With that, the imperative for businesses will then be embracing the next generation of identity security solutions, fuelled by automation and machine learning. This entails an autonomous, unified, and integrated approach that systematically addresses the intricate web of identities and applications within the enterprise. A unified identity security platform powered by AI/ML technology will be able to provide unique insights driven by rich identity context, access activity intelligence, and embedded AI technology to run identity security programs, and enable organisations to build an identity security foundation that fits their unique business needs due to its extensibility, flexibility and configurability. Instead of having end users and admins go to various systems for account access or privileged access, a unified approach is the way forward to manage enterprise identity challenges. This means one set of workflows for automation, one set of policies for control, a unified connectivity fabric, consistent APIs, and a unified data model that provides unprecedented control to secure all enterprise identities and address the current and evolving complexities of the modern enterprise.
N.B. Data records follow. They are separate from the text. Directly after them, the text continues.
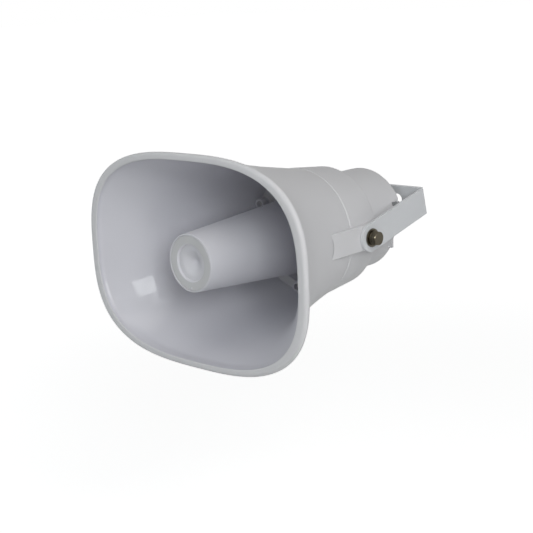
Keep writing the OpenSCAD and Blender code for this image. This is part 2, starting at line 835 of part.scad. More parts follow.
module bracket() {
    color("white") translate([0, pivot_y, 0]) rotate([arm_tilt, 0, 0]) difference() {
        intersection() {
            translate([0, 0, -strip_w/2]) linear_extrude(strip_w) difference() {
                u_outline(arm_out, arm_l, bend_r);
                u_outline(arm_in, arm_l - strip_t, bend_r - strip_t);
            }
            // side view: round ends at the pivots
            translate([-arm_out - 1, 0, 0]) rotate([90, 0, 90]) linear_extrude(2*arm_out + 2) {
                circle(d = strip_w, $fn = 96);
                translate([0, -strip_w/2]) square([arm_l + 1, strip_w]);
            }
        }
        translate([-arm_out - 1, 0, 0]) rotate([0, 90, 0])
            cylinder(r = bolt_d/2 + run_c, h = 2*arm_out + 2, $fn = 64);
        for (x = [-fix_pitch, 0, fix_pitch]) translate([x, arm_l - strip_t - 1, 0]) along_y()
            cylinder(d = fix_d, h = strip_t + 2, $fn = 64);
    }
}

// Pivot fasteners, drawn on the right side

module at_pivot(x) {
    translate([x, pivot_y, 0]) rotate([0, 90, 0]) children();
}

module pivot_bolt() {
    shank_x = pad_x - insert_l + 1;
    color("darkolivegreen") at_pivot(head_x) intersection() {
        rotate(15) cylinder(d = bolt_af/cos(30), h = bolt_head, $fn = 6);
        // the chamfer that rounds the head's corners
        cylinder(d1 = bolt_af/cos(30) + 6, d2 = bolt_af - 0.4, h = bolt_head, $fn = 64);
    }
    color("darkolivegreen") at_pivot(shank_x) cylinder(d = bolt_d, h = head_x - shank_x + 0.5, $fn = 64);
}

module pivot_bolt_right() {
    pivot_bolt();
}

module pivot_bolt_left() {
    mirror([1, 0, 0]) pivot_bolt();
}

module flat_washers() {
    color("dimgray") both_sides() at_pivot(washer_x) disc(washer_d/2, washer_t, bolt_d/2 + 0.3);
}

module spring_washers() {
    split = 1.4;
    color("dimgray") both_sides() at_pivot(spring_x) difference() {
        disc(spring_d/2, spring_t, bolt_d/2 + 0.3);
        rotate(40) translate([0, -split/2, -1]) cube([spring_d, split, spring_t + 2]);
    }
}

module pivot_inserts() {
    color("goldenrod") both_sides() at_pivot(pad_x - insert_l) disc(insert_d/2, insert_l, bolt_d/2 + 0.05);
}

// Small screws, each node a group

module pan_screw(d, head_r, head_t, l) {
    translate([0, 0, -head_t]) difference() {
        cylinder(r = head_r, h = head_t, $fn = 32);
        for (w = [0, 90]) rotate(w)
            translate([-head_r*0.6, -0.4, -1]) cube([head_r*1.2, 0.8, 1 + head_t/2]);
    }
    translate([0, 0, -0.1]) cylinder(d = d, h = l + 0.1, $fn = 32);
}

module reflector_screws() {
    color("silver") around(leg_n, leg_r, leg_a, floor_y - leg_foot_t) along_y()
        pan_screw(leg_core_d - 0.1, leg_head_r, leg_head_t, leg_screw_l);
}

module driver_screws() {
    color("silver") around(4, driver_screw_r, 45, driver_y + frame_flange_t) mirror([0, 1, 0]) along_y()
        pan_screw(driver_screw_d - 0.6, driver_head_r, driver_head_t, driver_screw_l);
}

module cover_screws() {
    color("silver") around(4, cover_screw_r, 45, cover_y + cover_t) mirror([0, 1, 0]) along_y()
        pan_screw(cover_screw_d - 0.6, cover_head_r, cover_head_t, cover_screw_l);
}

module board_screws() {
    color("silver") around(post_n, post_at, 45, board_y) along_y()
        pan_screw(board_screw_d, board_head_r, board_head_t, board_screw_l);
}

horn_frame() bell();
horn_frame() bell_bowl();
horn_frame() reflector();
horn_frame() nose_cap();
horn_frame() throat_tube();
horn_frame() bell_gasket();
horn_frame() rear_housing();
horn_frame() side_pads();
horn_frame() rear_can();
horn_frame() rear_cover();
horn_frame() cover_gasket();
horn_frame() throat_plate();
horn_frame() diaphragm();
horn_frame() spacer_ring();
horn_frame() voice_coil();
horn_frame() driver_frame();
horn_frame() top_plate();
horn_frame() magnet();
horn_frame() pole_yoke();
horn_frame() network_board();
horn_frame() network_jack();
horn_frame() board_parts();
horn_frame() heat_sink();
horn_frame() gland_body();
horn_frame() gland_seal();
horn_frame() gland_nut();
horn_frame() gland_locknut();
horn_frame() bracket();
horn_frame() pivot_bolt_right();
horn_frame() pivot_bolt_left();
horn_frame() flat_washers();
horn_frame() spring_washers();
horn_frame() pivot_inserts();
horn_frame() reflector_screws();
horn_frame() driver_screws();
horn_frame() cover_screws();
horn_frame() board_screws();
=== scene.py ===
# Dressed model of a weatherproof network horn speaker in its tilting bracket.
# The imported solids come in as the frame. The moulded bell, the folded bracket and the pivot
# hardware are made again here with softer edges; everything else only gets its finish.
import json
import math

import bmesh
import bpy
from mathutils import Matrix, Vector


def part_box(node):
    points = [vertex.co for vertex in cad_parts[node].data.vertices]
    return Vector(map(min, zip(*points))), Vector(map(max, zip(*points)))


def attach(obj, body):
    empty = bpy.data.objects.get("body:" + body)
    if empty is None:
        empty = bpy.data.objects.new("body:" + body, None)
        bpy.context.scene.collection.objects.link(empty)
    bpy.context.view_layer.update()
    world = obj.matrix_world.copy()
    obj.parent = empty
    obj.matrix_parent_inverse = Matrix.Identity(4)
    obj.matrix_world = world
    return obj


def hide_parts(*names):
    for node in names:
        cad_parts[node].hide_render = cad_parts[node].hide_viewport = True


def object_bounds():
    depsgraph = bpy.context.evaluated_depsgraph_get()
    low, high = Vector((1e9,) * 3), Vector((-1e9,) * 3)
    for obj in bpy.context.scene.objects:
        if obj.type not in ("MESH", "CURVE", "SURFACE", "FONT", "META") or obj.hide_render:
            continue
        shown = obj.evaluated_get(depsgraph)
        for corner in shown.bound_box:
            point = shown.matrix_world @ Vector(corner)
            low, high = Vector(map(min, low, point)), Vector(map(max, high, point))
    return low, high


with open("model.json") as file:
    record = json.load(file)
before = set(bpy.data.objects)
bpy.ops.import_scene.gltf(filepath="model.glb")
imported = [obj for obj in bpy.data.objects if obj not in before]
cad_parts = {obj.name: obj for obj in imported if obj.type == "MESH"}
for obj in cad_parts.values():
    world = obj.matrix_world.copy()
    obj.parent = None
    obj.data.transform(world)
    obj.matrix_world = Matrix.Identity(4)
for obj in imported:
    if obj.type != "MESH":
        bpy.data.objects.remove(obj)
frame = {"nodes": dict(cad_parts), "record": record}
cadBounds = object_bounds()
print("frame loaded:", len(frame["nodes"]), "solids")

mm = 0.001
bellLow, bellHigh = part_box("bell")
horn = {
    "mouthY": bellLow.y,
    "axisZ": (bellLow.z + bellHigh.z) / 2,
    "halfWidth": bellHigh.x,
    "halfHeight": (bellHigh.z - bellLow.z) / 2,
}


# camera, matched to the photograph
cameraSetup = {
    "place": (0.75273, -0.97574, 0.21472),
    "turn": (76.669, 2.467, 42.386),
    "lens": 77.52,
    "sensor": 36,
}


def makeCamera(setup):
    data = bpy.data.cameras.new("camera")
    data.lens = setup["lens"]
    data.sensor_width = setup["sensor"]
    cam = bpy.data.objects.new("camera", data)
    cam.location = setup["place"]
    cam.rotation_euler = [math.radians(a) for a in setup["turn"]]
    bpy.context.collection.objects.link(cam)
    bpy.context.scene.camera = cam
    return cam


camera = makeCamera(cameraSetup)
print("camera placed")


# shader groups

def startGroup(name, inputs, outputs):
    group = bpy.data.node_groups.new(name, "ShaderNodeTree")
    for label, kind, value in inputs:
        socket = group.interface.new_socket(name=label, in_out="INPUT", socket_type=kind)
        socket.default_value = value
    for label, kind in outputs:
        group.interface.new_socket(name=label, in_out="OUTPUT", socket_type=kind)
    return group, group.nodes.new("NodeGroupInput"), group.nodes.new("NodeGroupOutput")


def mathNode(tree, operation, a, b=None):
    node = tree.nodes.new("ShaderNodeMath")
    node.operation = operation
    for socket, value in ((node.inputs[0], a), (node.inputs[1], b)):
        if value is None:
            continue
        if isinstance(value, (int, float)):
            socket.default_value = value
        else:
            tree.links.new(value, socket)
    return node.outputs[0]


def makeSkinGroup():
    # faint clouding of colour and gloss, and the fine texture of a mould or of powder coat
    group, start, end = startGroup(
        "moulded skin",
        [
            ("Colour", "NodeSocketColor", (0.5, 0.5, 0.5, 1)),
            ("Clouding", "NodeSocketFloat", 0.03),
            ("Gloss roughness", "NodeSocketFloat", 0.4),
            ("Gloss spread", "NodeSocketFloat", 0.05),
            ("Grain scale", "NodeSocketFloat", 900),
        ],
        [("Colour", "NodeSocketColor"), ("Roughness", "NodeSocketFloat"), ("Height", "NodeSocketFloat")],
    )
    nodes, links = group.nodes, group.links
    coords = nodes.new("ShaderNodeTexCoord")
    cloud = nodes.new("ShaderNodeTexNoise")
    cloud.inputs["Scale"].default_value = 14
    cloud.inputs["Detail"].default_value = 3
    grain = nodes.new("ShaderNodeTexNoise")
    grain.inputs["Detail"].default_value = 2
    links.new(coords.outputs["Object"], cloud.inputs["Vector"])
    links.new(coords.outputs["Object"], grain.inputs["Vector"])
    links.new(start.outputs["Grain scale"], grain.inputs["Scale"])
    centred = mathNode(group, "SUBTRACT", cloud.outputs["Fac"], 0.5)
    shade = mathNode(group, "MULTIPLY", centred, start.outputs["Clouding"])
    shade = mathNode(group, "ADD", shade, 1.0)
    tint = nodes.new("ShaderNodeVectorMath")
    tint.operation = "SCALE"
    links.new(start.outputs["Colour"], tint.inputs[0])
    links.new(shade, tint.inputs["Scale"])
    links.new(tint.outputs["Vector"], end.inputs["Colour"])
    spread = mathNode(group, "MULTIPLY", centred, start.outputs["Gloss spread"])
    links.new(mathNode(group, "ADD", start.outputs["Gloss roughness"], spread), end.inputs["Roughness"])
    links.new(grain.outputs["Fac"], end.inputs["Height"])
    return group


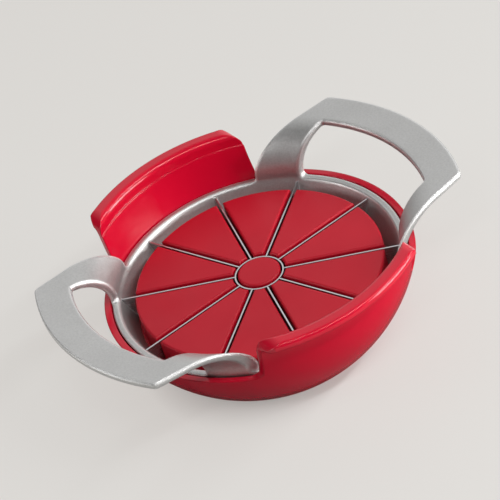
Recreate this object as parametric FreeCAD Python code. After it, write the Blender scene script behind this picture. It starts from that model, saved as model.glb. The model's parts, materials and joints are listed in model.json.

The shift towards a unified identity security model will equip businesses with deeper identity and access understanding, complete access visibility across hybrid environments and a cohesive set of control policies to manage every type of identity and data – irrespective of their location, or whether the accounts are privileged or non-privileged. Through a unified and comprehensive approach that delivers policy-based, just-in-time access to critical data and resources, organisations can adeptly navigate and mitigate risks across the entirety of their operational spectrum, and drive business acceleration.